Anche la censura inerente le esigenze cautelari è finalizzata a proporre una diversa valutazione degli elementi posti a sostegno del provvedimento impugnato ed è inammissibile.
Il Tribunale ha analiticamente svolto la valutazione circa l’attualità del pericolo, anche con riguardo alla fattispecie di cui all’art. 328 c.p., descrivendo la condotta dell’indagata come sprezzante, oppositiva, incurante della necessità di bilanciare la vita di un paziente che versava in condizioni gravissime con il rischio di contagio a fronte di un tampone lievemente positivo e di un secondo tampone risultato negativo in paziente vaccinato.

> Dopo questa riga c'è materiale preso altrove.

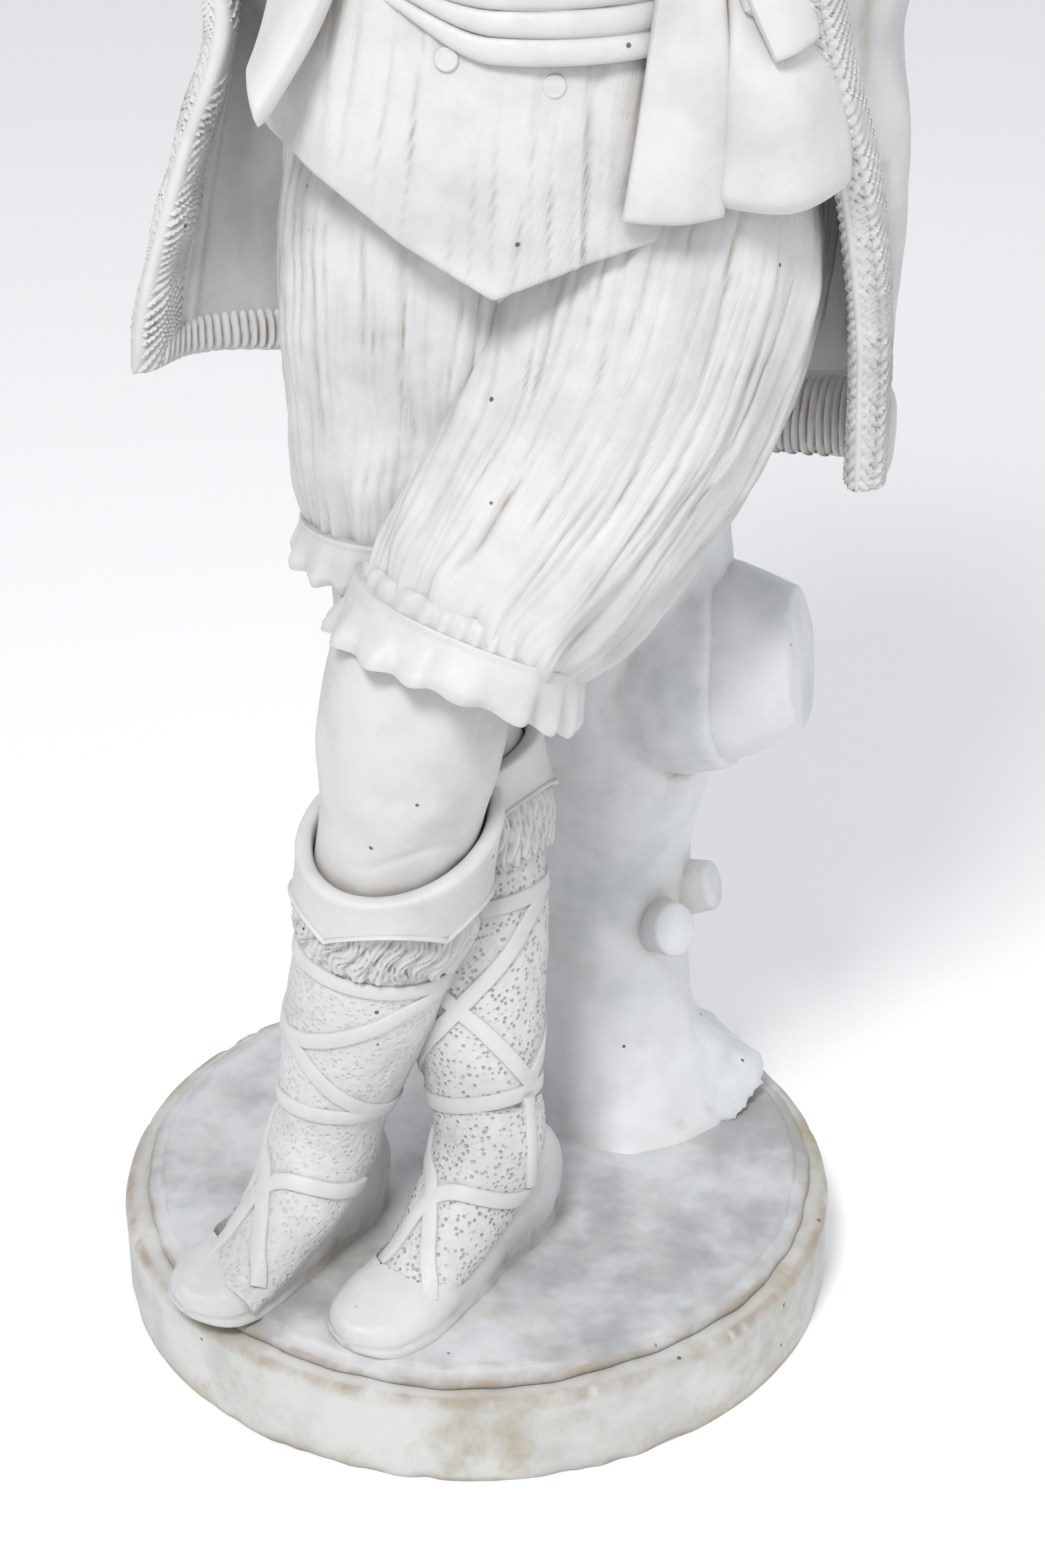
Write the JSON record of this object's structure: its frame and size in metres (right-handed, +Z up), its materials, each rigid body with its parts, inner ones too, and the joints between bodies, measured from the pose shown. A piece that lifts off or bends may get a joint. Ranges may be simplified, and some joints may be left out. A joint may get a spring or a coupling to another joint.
{
  "type": "marble statue",
  "caption": "Standing marble figure of a youth resting against a tree stump, legs crossed, in laced boots and a fringed cape, on a round plinth.",
  "frame": {"origin": "centre of the plinth's underside, on the ground", "axes": "+Z up; the figure faces -Y; +X to a viewer's right, which is the figure's left"},
  "size_m": [0.59, 0.54, 1.5892],
  "materials": {
    "marble": "honed white marble, lightly veined and weathered",
    "plinth_marble": "white marble, stained grey and brown by weather"
  },
  "bodies": {
    "root": {"statue": "marble", "plinth": "plinth_marble"}
  },
  "joints": []
}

I consapevoli e ingiustificati rifiuti e ritardi sono stati ritenuti comportamenti indicativi del disinteresse della dottoressa del 118 verso i rischi per la salute del paziente a fronte di un minore e pressoché inesistente pericolo di contagio, accompagnati da una condotta successiva ai fatti che i Giudici del merito cautelare hanno insindacabilmente considerato indicativa della mancata presa di coscienza della gravità della condotta.

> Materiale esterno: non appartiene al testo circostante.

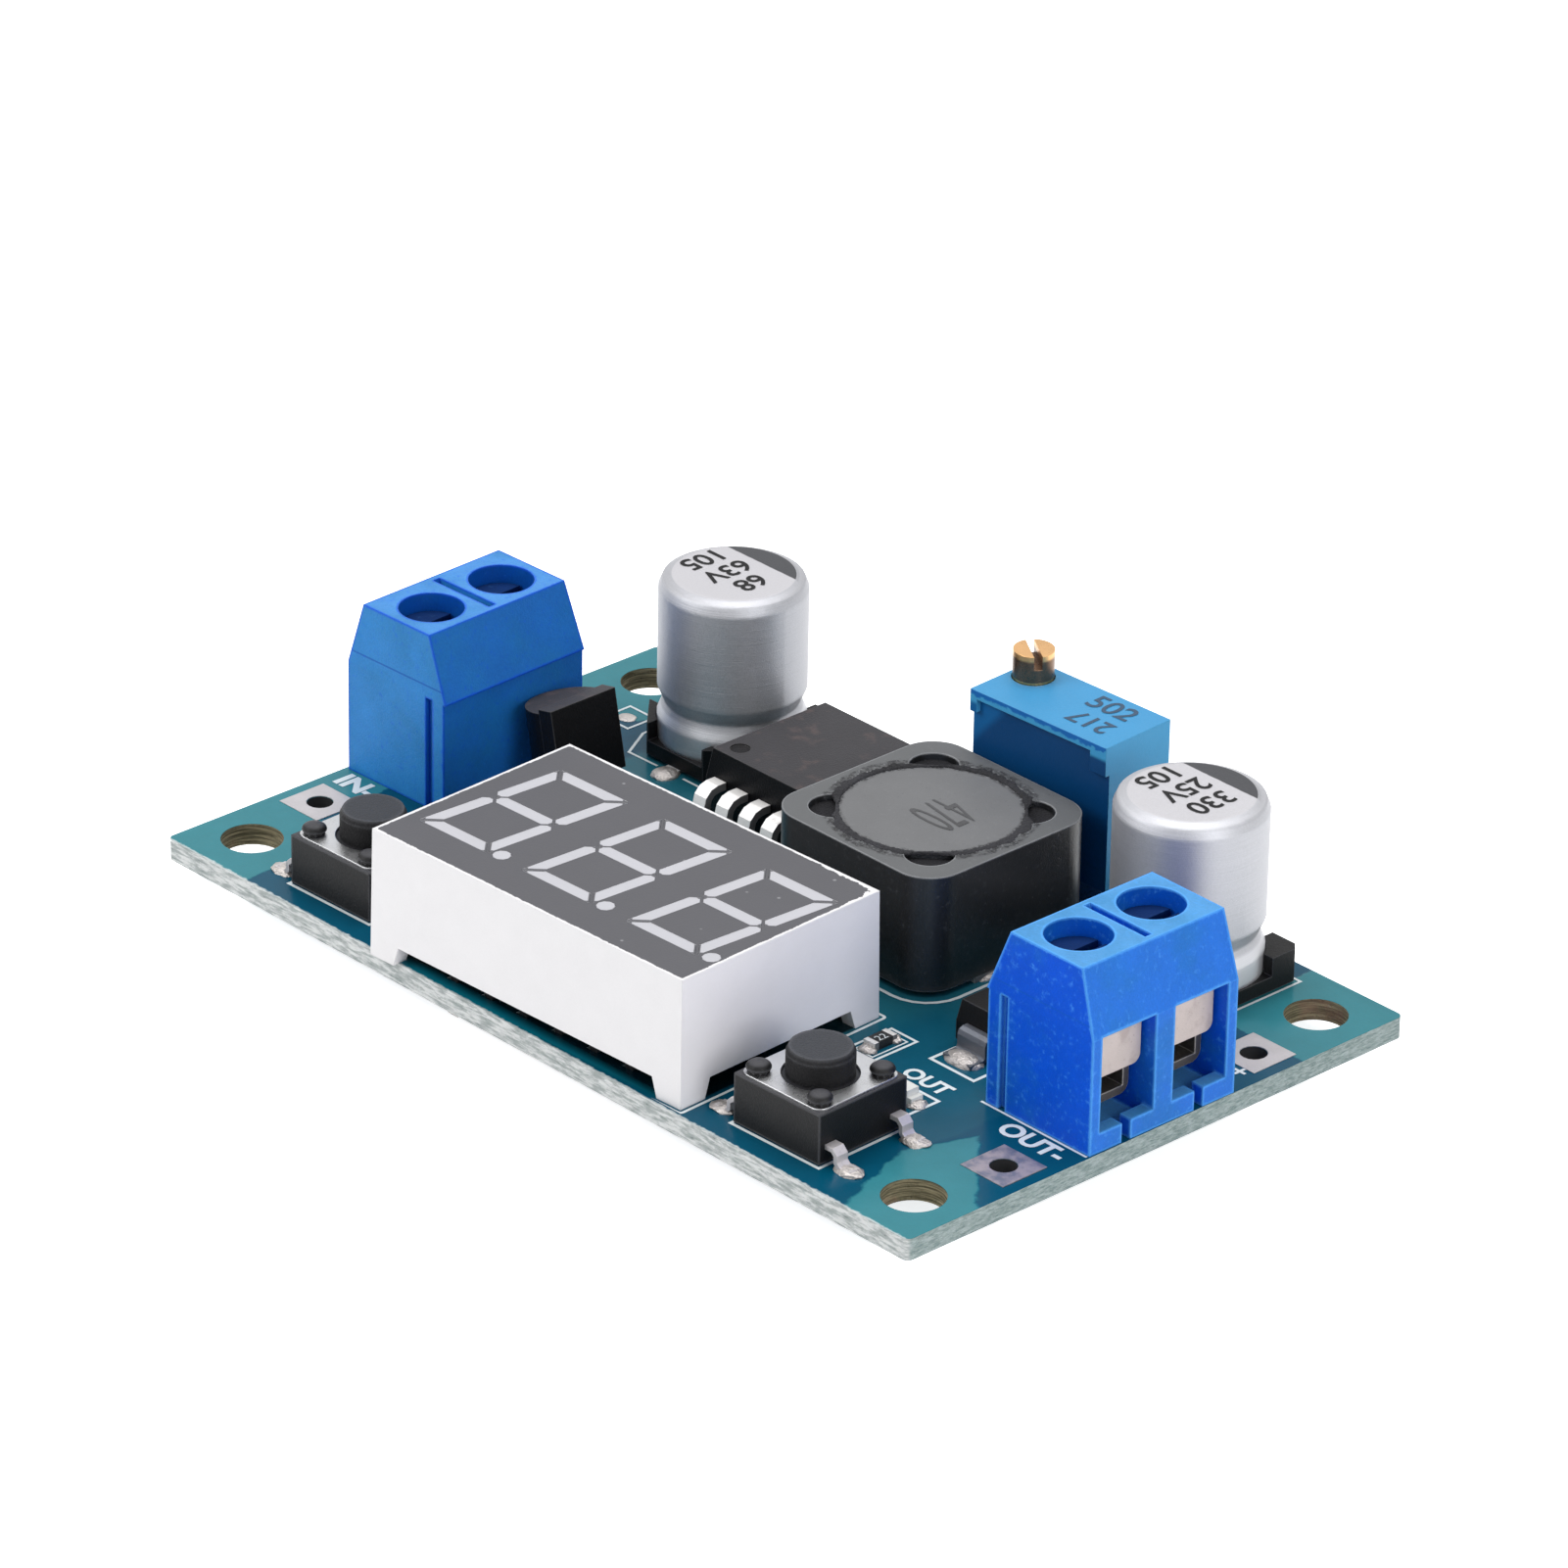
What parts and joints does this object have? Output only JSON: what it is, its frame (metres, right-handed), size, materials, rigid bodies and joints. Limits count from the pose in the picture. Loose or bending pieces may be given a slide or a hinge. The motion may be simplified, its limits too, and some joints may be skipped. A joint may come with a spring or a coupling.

L’attualità e concretezza del pericolo sono state collegate alla promozione dell’indagata al ruolo di dirigente medico nel medesimo presidio nelle more intervenuta, coerentemente con la necessità di attribuire rilievo alla permanenza nell’ufficio o nella funzione che hanno reso possibile la commissione dei delitti per i quali si procede. Per altro verso, la cessata situazione emergenziale connessa alla pandemia posta in rilievo nel ricorso non avrebbe potuto condurre a diverso esito, posto che la locuzione “delitti della stessa specie di quello per cui si procede” contenuta nell’art.274 lett. c) cod. proc. pen. si riferisce a reati lesivi della stessa categoria di interessi e valori, e non già di delitti che violino la stessa disposizione di legge o che presentino connotazioni di similarità assoluta rispetto al reato per cui si procede.
Con riguardo alla durata della misura cautelare (12 mesi di interdizione), la regola iuris evidenzia, tuttavia, una contraddizione nel provvedimento impugnato, che nel dispositivo ha confermato la misura interdittiva disposta dal GIP nella misura massima (12 mesi), mentre nella motivazione ha espresso un giudizio di proporzionalità e adeguatezza “per una durata temporale più ridotta”.
La Suprema Corte non può provvedere a correggere tale contraddizione, trattandosi di valutazione discrezionale rimessa al Giudice del merito cautelare, per cui l’ordinanza impugnata viene annullata limitatamente alla durata della misura, con rinvio per nuovo giudizio al Tribunale di Reggio Calabria in diversa composizione (Cassazione Penale, sez. IV, dep. 04/03/2024, n.9188).